I feel like I’m missing something basic with Git but is there a way to move where a branch originates from? I’m running into a scenario very often where I create a feature branch off of master, work on it for a few days, then went I push it I need to make sure that any changes that were added to master need to be merged/rebased onto my branch. This seems to make my branch very messy. I’d imagine I could simply change where the branch originates from to where master currently is now as if I just made the branch in the first place (but obviously, I’d need to handle any conflicts that arise). Is there a way to do this or some other process to keep my branch clean?

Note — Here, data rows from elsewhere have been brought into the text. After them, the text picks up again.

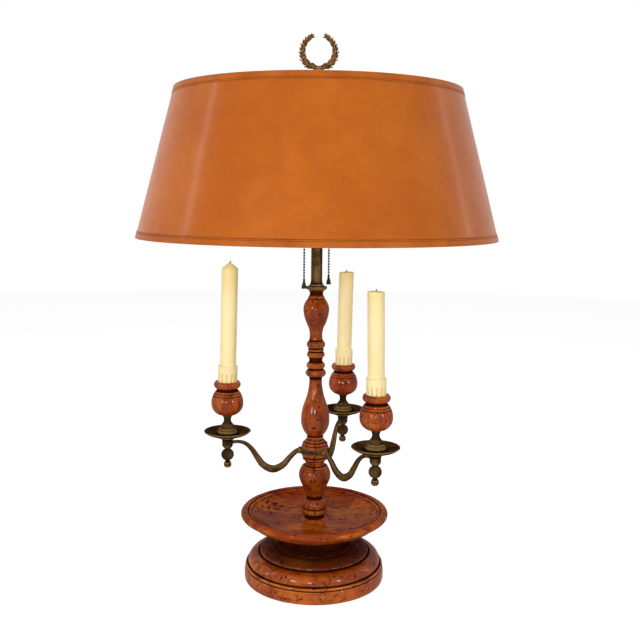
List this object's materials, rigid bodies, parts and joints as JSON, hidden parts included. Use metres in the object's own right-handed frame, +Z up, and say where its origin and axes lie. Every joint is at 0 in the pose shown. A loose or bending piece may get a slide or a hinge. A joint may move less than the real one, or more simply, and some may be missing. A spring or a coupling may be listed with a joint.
{
  "type": "bouillotte table lamp",
  "caption": "Table lamp with a turned wood base, dish and stem, fixed brass candle arms, a two-light pull-chain cluster, a tapered drum shade and a wreath finial.",
  "frame": {"origin": "on the table under the centre of the felt pad", "axes": "+Z up along the stem, -Y towards the front of the lamp"},
  "size_m": [0.4924, 0.4924, 0.7625],
  "materials": {
    "fruitwood": "distressed turned fruitwood, waxed, with worm holes and checks",
    "antique_brass": "cast brass, dark antique patina, satin",
    "plated_steel": "zinc plated",
    "spider_brass": "drawn brass rod, lacquered",
    "shade_leather": "caramel leather-look paper, semi-gloss, cream inside",
    "shade_tape": "tan leather tape with two tooled lines",
    "felt": "wool felt",
    "candle_wax": "ivory wax, slightly translucent",
    "socket_brass": "spun brass, polished and lacquered",
    "socket_body": "moulded phenolic",
    "chain_brass": "antique brass bead chain",
    "bulb_brass": "nickelled brass bulb base",
    "frosted_glass": "inside-frosted glass"
  },
  "bodies": {
    "stand": {"felt_pad": "felt", "base_plinth": "fruitwood", "dish_neck": "fruitwood", "drip_dish": "fruitwood", "lower_knop": "fruitwood", "arm_knop": "fruitwood", "stem_baluster": "fruitwood", "cord_bushing": "antique_brass", "stem_cap": "antique_brass", "tube_collar": "antique_brass", "riser_tube": "antique_brass", "arm_band": "antique_brass", "cluster_body": "antique_brass", "shade_rod": "antique_brass", "base_nut_and_washer": "plated_steel", "lamp_pipe": "plated_steel", "left_arm": "antique_brass", "left_drip_pan": "antique_brass", "left_pan_drop": "antique_brass", "left_cup_pedestal": "antique_brass", "left_candle_cup": "fruitwood", "right_arm": "antique_brass", "right_drip_pan": "antique_brass", "right_pan_drop": "antique_brass", "right_cup_pedestal": "antique_brass", "right_candle_cup": "fruitwood", "rear_arm": "antique_brass", "rear_drip_pan": "antique_brass", "rear_pan_drop": "antique_brass", "rear_cup_pedestal": "antique_brass", "rear_candle_cup": "fruitwood", "front_socket_cap": "socket_brass", "front_socket_shell": "socket_brass", "front_chain_guide": "socket_brass", "front_screw_shell": "socket_brass", "front_socket_core": "socket_body", "rear_socket_cap": "socket_brass", "rear_socket_shell": "socket_brass", "rear_chain_guide": "socket_brass", "rear_screw_shell": "socket_brass", "rear_socket_core": "socket_body"},
    "shade": {"shade_skin": "shade_leather", "shade_trim": "shade_tape", "shade_rings": "plated_steel", "shade_spider": "spider_brass"},
    "finial": {"finial_base": "antique_brass", "finial_wreath": "antique_brass"},
    "front_chain": {"front_pull_chain": "chain_brass", "front_chain_bell": "chain_brass"},
    "front_bulb": {"front_bulb_base": "bulb_brass", "front_bulb_glass": "frosted_glass"},
    "rear_chain": {"rear_pull_chain": "chain_brass", "rear_chain_bell": "chain_brass"},
    "rear_bulb": {"rear_bulb_base": "bulb_brass", "rear_bulb_glass": "frosted_glass"},
    "left_candle": {"left_candle": "candle_wax"},
    "right_candle": {"right_candle": "candle_wax"},
    "rear_candle": {"rear_candle": "candle_wax"}
  },
  "joints": [
    {"name": "shade_turn", "type": "hinge", "parent": "stand", "child": "shade", "pos_m": [0, 0, 0.6828], "axis": [0, 0, 1], "continuous": true},
    {"name": "finial_turn", "type": "hinge", "parent": "stand", "child": "finial", "pos_m": [0, 0, 0.69], "axis": [0, 0, 1], "continuous": true},
    {"name": "front_chain_pull", "type": "slide", "parent": "stand", "child": "front_chain", "axis": [0, 0, -1], "range_m": [0, 0.008], "stiffness_N_per_m": 600, "springref_m": -0.005},
    {"name": "front_bulb_turn", "type": "hinge", "parent": "stand", "child": "front_bulb", "pos_m": [-0.02817, -0.05298, 0.572], "axis": [-0.4695, -0.8829, 0], "range_deg": [0, 1080]},
    {"name": "rear_chain_pull", "type": "slide", "parent": "stand", "child": "rear_chain", "axis": [0, 0, -1], "range_m": [0, 0.008], "stiffness_N_per_m": 600, "springref_m": -0.005},
    {"name": "rear_bulb_turn", "type": "hinge", "parent": "stand", "child": "rear_bulb", "pos_m": [0.02817, 0.05298, 0.572], "axis": [0.4695, 0.8829, 0], "range_deg": [0, 1080]},
    {"name": "left_candle_lift", "type": "slide", "parent": "stand", "child": "left_candle", "axis": [0.0241, 0.0042, 0.9997], "range_m": [0, 0.03]},
    {"name": "right_candle_lift", "type": "slide", "parent": "stand", "child": "right_candle", "axis": [-0.0209, 0, 0.9998], "range_m": [0, 0.03]},
    {"name": "rear_candle_lift", "type": "slide", "parent": "stand", "child": "rear_candle", "axis": [0.0157, 0, 0.9999], "range_m": [0, 0.03]}
  ]
}
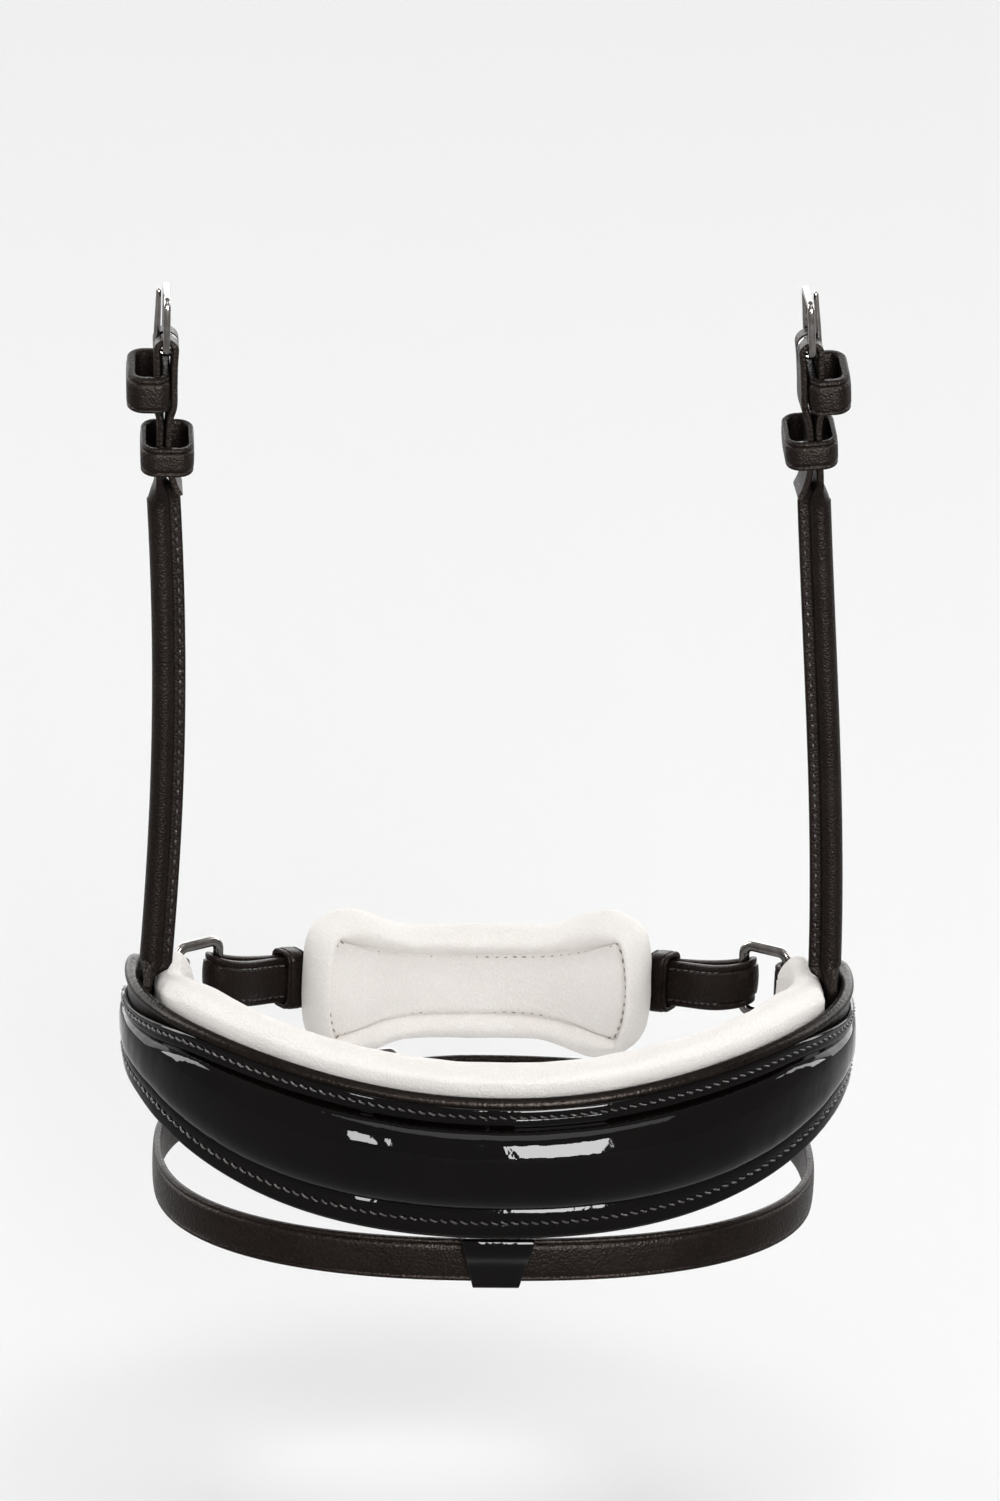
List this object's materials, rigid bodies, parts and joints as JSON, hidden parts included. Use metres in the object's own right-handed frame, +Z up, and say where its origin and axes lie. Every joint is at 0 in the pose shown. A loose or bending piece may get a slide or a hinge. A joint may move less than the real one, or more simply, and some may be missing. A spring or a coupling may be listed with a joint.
{
  "type": "horse noseband",
  "caption": "Padded patent-leather horse noseband with crank rings, padded chin piece, flash strap and two rolled cheek straps with buckles.",
  "frame": {"origin": "middle of the nose pad's inner face, where the noseband rests on the nose", "axes": "+X across to the right as seen from the front, +Y from the front of the nose towards the chin, +Z up along the cheek straps"},
  "size_m": [0.2324, 0.1791, 0.3004],
  "materials": {
    "patent": "black patent leather, mirror gloss",
    "black_leather": "black bridle leather, fine grain, low sheen",
    "white_leather": "white padding leather, soft satin grain",
    "foam": "soft felted filling",
    "steel": "polished stainless steel, slightly grey"
  },
  "bodies": {
    "noseband": {"nose_patent": "patent", "nose_filler": "foam", "nose_backing": "black_leather", "nose_pad_cover": "white_leather", "nose_pad_foam": "foam", "nose_tab_left": "black_leather", "nose_tab_right": "black_leather", "cheek_strap_left": "black_leather", "cheek_strap_right": "black_leather", "cheek_keeper_left": "black_leather", "cheek_keeper_right": "black_leather"},
    "chin_piece": {"chin_pad": "white_leather", "chin_backing": "black_leather", "chin_base_left": "black_leather", "chin_strap_left": "black_leather", "chin_billet_left": "black_leather", "chin_chape_left": "black_leather", "chin_buckle_left": "steel", "chin_prong_left": "steel", "chin_keeper_left": "black_leather", "chin_tail_keeper_left": "black_leather", "chin_base_right": "black_leather", "chin_strap_right": "black_leather", "chin_billet_right": "black_leather", "chin_chape_right": "black_leather", "chin_buckle_right": "steel", "chin_prong_right": "steel", "chin_keeper_right": "black_leather", "chin_tail_keeper_right": "black_leather"},
    "ring_left": {"crank_ring_left": "steel"},
    "ring_right": {"crank_ring_right": "steel"},
    "flash_hanger": {"flash_loop": "patent"},
    "flash": {"flash_strap": "black_leather", "flash_buckle": "steel", "flash_prong": "steel", "flash_keeper": "black_leather"},
    "flash_runner_body": {"flash_runner": "black_leather"},
    "cheek_frame_left": {"cheek_buckle_left": "steel"},
    "cheek_tongue_left": {"cheek_prong_left": "steel"},
    "cheek_slider_left": {"cheek_runner_left": "black_leather"},
    "cheek_frame_right": {"cheek_buckle_right": "steel"},
    "cheek_tongue_right": {"cheek_prong_right": "steel"},
    "cheek_slider_right": {"cheek_runner_right": "black_leather"}
  },
  "joints": [
    {"name": "chin_take_up", "type": "slide", "parent": "noseband", "child": "chin_piece", "axis": [0, -1, 0], "range_m": [0, 0.012], "deforming": ["chin_strap_left", "chin_strap_right"]},
    {"name": "ring_turn_left", "type": "hinge", "parent": "noseband", "child": "ring_left", "pos_m": [-0.09692, 0.09337, 0.01163], "axis": [0, 0, 1], "range_deg": [-18, 3]},
    {"name": "ring_turn_right", "type": "hinge", "parent": "noseband", "child": "ring_right", "pos_m": [0.09692, 0.09337, 0.01163], "axis": [0, 0, 1], "range_deg": [-3, 18]},
    {"name": "flash_swing", "type": "hinge", "parent": "noseband", "child": "flash_hanger", "pos_m": [0, -0.01689, -0.02832], "axis": [1, 0, 0], "range_deg": [-40, 0]},
    {"name": "flash_shift", "type": "slide", "parent": "flash_hanger", "child": "flash", "axis": [1, 0, 0], "range_m": [-0.006, 0.006]},
    {"name": "flash_runner_slide", "type": "slide", "parent": "flash", "child": "flash_runner_body", "axis": [-0.8814, -0.4724, 0], "range_m": [-0.003, 0.002]},
    {"name": "cheek_frame_turn_left", "type": "hinge", "parent": "noseband", "child": "cheek_frame_left", "pos_m": [-0.1051, 0.06051, 0.23363], "axis": [0, -1, 0], "range_deg": [-35, 20]},
    {"name": "cheek_tongue_turn_left", "type": "hinge", "parent": "cheek_frame_left", "child": "cheek_tongue_left", "pos_m": [-0.1051, 0.06051, 0.23363], "axis": [0, -1, 0], "range_deg": [0, 75]},
    {"name": "cheek_runner_slide_left", "type": "slide", "parent": "noseband", "child": "cheek_slider_left", "axis": [0, 0, 1], "range_m": [-0.003, 0.0085]},
    {"name": "cheek_frame_turn_right", "type": "hinge", "parent": "noseband", "child": "cheek_frame_right", "pos_m": [0.0908, 0.06051, 0.23547], "axis": [0, 1, 0], "range_deg": [-35, 20]},
    {"name": "cheek_tongue_turn_right", "type": "hinge", "parent": "cheek_frame_right", "child": "cheek_tongue_right", "pos_m": [0.0908, 0.06051, 0.23547], "axis": [0, 1, 0], "range_deg": [0, 75]},
    {"name": "cheek_runner_slide_right", "type": "slide", "parent": "noseband", "child": "cheek_slider_right", "axis": [-0.0785, 0, 0.9969], "range_m": [-0.003, 0.0055]}
  ],
  "couplings": [
    {"joint": "ring_turn_left", "follows": "chin_take_up", "rad_per_m": -21.8},
    {"joint": "ring_turn_right", "follows": "chin_take_up", "rad_per_m": 21.8}
  ]
}
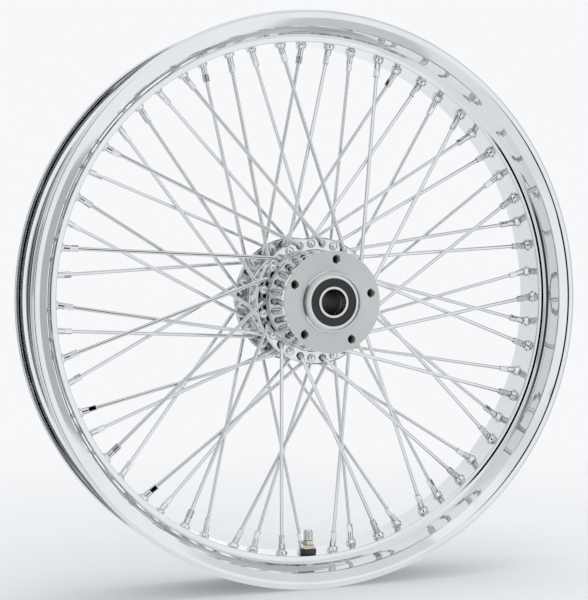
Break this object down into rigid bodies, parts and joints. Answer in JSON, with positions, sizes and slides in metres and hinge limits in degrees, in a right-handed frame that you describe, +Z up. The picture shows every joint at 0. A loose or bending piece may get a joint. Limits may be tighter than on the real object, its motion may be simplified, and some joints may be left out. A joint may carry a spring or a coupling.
{
  "type": "spoked wheel",
  "caption": "Chromed laced motorcycle front wheel: drop-centre rim, flanged hub, crossed wire spokes, sealed bearings and a bolt-in valve, without tyre.",
  "frame": {"origin": "centre of the wheel, on the axle line in the rim's centre plane", "axes": "+Y along the axle, from the left (-Y) brake-disc face to the right one; +Z up with the valve at the bottom; +X forwards, to the right seen from the left side"},
  "size_m": [0.566, 0.169, 0.566],
  "materials": {
    "rim_chrome": "bright chrome plate on rolled steel",
    "spoke_chrome": "bright chrome plate",
    "hub_chrome": "bright chrome with fine-turned satin disc faces",
    "bearing_steel": "ground steel",
    "bearing_cage": "pressed steel cage with polished balls",
    "seal_rubber": "matt black moulded rubber",
    "dark_steel": "oiled dark steel tube",
    "black_rubber": "black moulded rubber",
    "valve_nickel": "nickel-plated brass",
    "valve_brass": "plain brass",
    "cap_chrome": "bright plated cap"
  },
  "bodies": {
    "axle_side": {"left_bearing_inner_ring": "bearing_steel", "right_bearing_inner_ring": "bearing_steel", "bearing_spacer_tube": "dark_steel"},
    "wheel": {"rim": "rim_chrome", "rim_band": "black_rubber", "hub_shell": "hub_chrome", "left_spoke_pair_01": "spoke_chrome", "left_spoke_pair_02": "spoke_chrome", "left_spoke_pair_03": "spoke_chrome", "left_spoke_pair_04": "spoke_chrome", "left_spoke_pair_05": "spoke_chrome", "left_spoke_pair_06": "spoke_chrome", "left_spoke_pair_07": "spoke_chrome", "left_spoke_pair_08": "spoke_chrome", "left_spoke_pair_09": "spoke_chrome", "left_spoke_pair_10": "spoke_chrome", "left_spoke_pair_11": "spoke_chrome", "left_spoke_pair_12": "spoke_chrome", "left_spoke_pair_13": "spoke_chrome", "left_spoke_pair_14": "spoke_chrome", "left_spoke_pair_15": "spoke_chrome", "right_spoke_pair_01": "spoke_chrome", "right_spoke_pair_02": "spoke_chrome", "right_spoke_pair_03": "spoke_chrome", "right_spoke_pair_04": "spoke_chrome", "right_spoke_pair_05": "spoke_chrome", "right_spoke_pair_06": "spoke_chrome", "right_spoke_pair_07": "spoke_chrome", "right_spoke_pair_08": "spoke_chrome", "right_spoke_pair_09": "spoke_chrome", "right_spoke_pair_10": "spoke_chrome", "right_spoke_pair_11": "spoke_chrome", "right_spoke_pair_12": "spoke_chrome", "right_spoke_pair_13": "spoke_chrome", "right_spoke_pair_14": "spoke_chrome", "right_spoke_pair_15": "spoke_chrome", "left_bearing_outer_ring": "bearing_steel", "left_bearing_outside_seal": "seal_rubber", "left_bearing_inside_seal": "seal_rubber", "right_bearing_outer_ring": "bearing_steel", "right_bearing_outside_seal": "seal_rubber", "right_bearing_inside_seal": "seal_rubber", "valve_stem": "valve_nickel", "valve_inner_grommet": "black_rubber", "valve_rubber_washer": "black_rubber", "valve_nut_lower": "valve_nickel", "valve_nut_upper": "valve_nickel"},
    "left_cage": {"left_bearing_ball_cage": "bearing_cage"},
    "right_cage": {"right_bearing_ball_cage": "bearing_cage"},
    "cap": {"valve_cap": "cap_chrome"},
    "core_pin": {"valve_core_pin": "valve_brass"}
  },
  "joints": [
    {"name": "wheel_spin", "type": "hinge", "parent": "axle_side", "child": "wheel", "pos_m": [0, 0, 0], "axis": [0, 1, 0], "continuous": true},
    {"name": "left_cage_spin", "type": "hinge", "parent": "axle_side", "child": "left_cage", "pos_m": [0, -0.0745, 0], "axis": [0, 1, 0], "continuous": true},
    {"name": "right_cage_spin", "type": "hinge", "parent": "axle_side", "child": "right_cage", "pos_m": [0, 0.0745, 0], "axis": [0, 1, 0], "continuous": true},
    {"name": "valve_cap_off", "type": "slide", "parent": "wheel", "child": "cap", "axis": [0, 0, 1], "range_m": [0, 0.014]},
    {"name": "valve_pin_press", "type": "slide", "parent": "wheel", "child": "core_pin", "axis": [0, 0, -1], "range_m": [0, 0.0012], "stiffness_N_per_m": 400}
  ],
  "couplings": [
    {"joint": "left_cage_spin", "follows": "wheel_spin", "ratio": 0.6017},
    {"joint": "right_cage_spin", "follows": "wheel_spin", "ratio": 0.6017}
  ]
}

What I’m hoping for is being able switch from:
a--b--d--f
\
c--e--g
to
a--b--d--f
\
c--e--g
Edit:
Recently, to emulate this, I've been working off of temporary branches, when my work is complete I will create a new branch, and move all commits to that and recommit them all and push. This doesn't work very well if the pull-request reviews take a while. I've also recently tried doing a git pull --rebase upstream master
then merging master into the branch. That added tons of other peoples commits to my branch. I'm thinking that the merge screwed things up, but I didn't realize before I pushed and checked the pull-request.
What you're describing is rebasing. You're just doing it in the wrong direction. Let's say master
points to commit f
and your-branch
points to g
.
a---b---d---f ← master
\
c---e---g ← your-branch
To take your branch and make it "start" at the commit f
, you have to rebase your-branch
on master
. The corresponding command is:
git rebase master your-branch
Git will first check out the branch you specified in as your second argument (here your-branch
). Thus, you can omit the second argument if you already have that branch checked out.
The first argument will be used to determine the base commit, which is b
in this example. Git will use the first common ancestor between the branch you provided and your currently checked out branch.
Unless you specified --onto
, Git will use the first argument again to determine the new base. In this case, that's the commit f
. The result is:
a---b---d---f ← master
\
c'--e'--g' ← your-branch
Just keep in mind that the commit hashes will change, since you essentially have new commits. I marked the new commits with a prime ('
).
I've also recently tried doing a
git pull --rebase upstream master
then merging master into the branch.
You don't want to merge master
into your branch after rebasing on it. Rebasing does exactly what you described, and you don't need additional steps.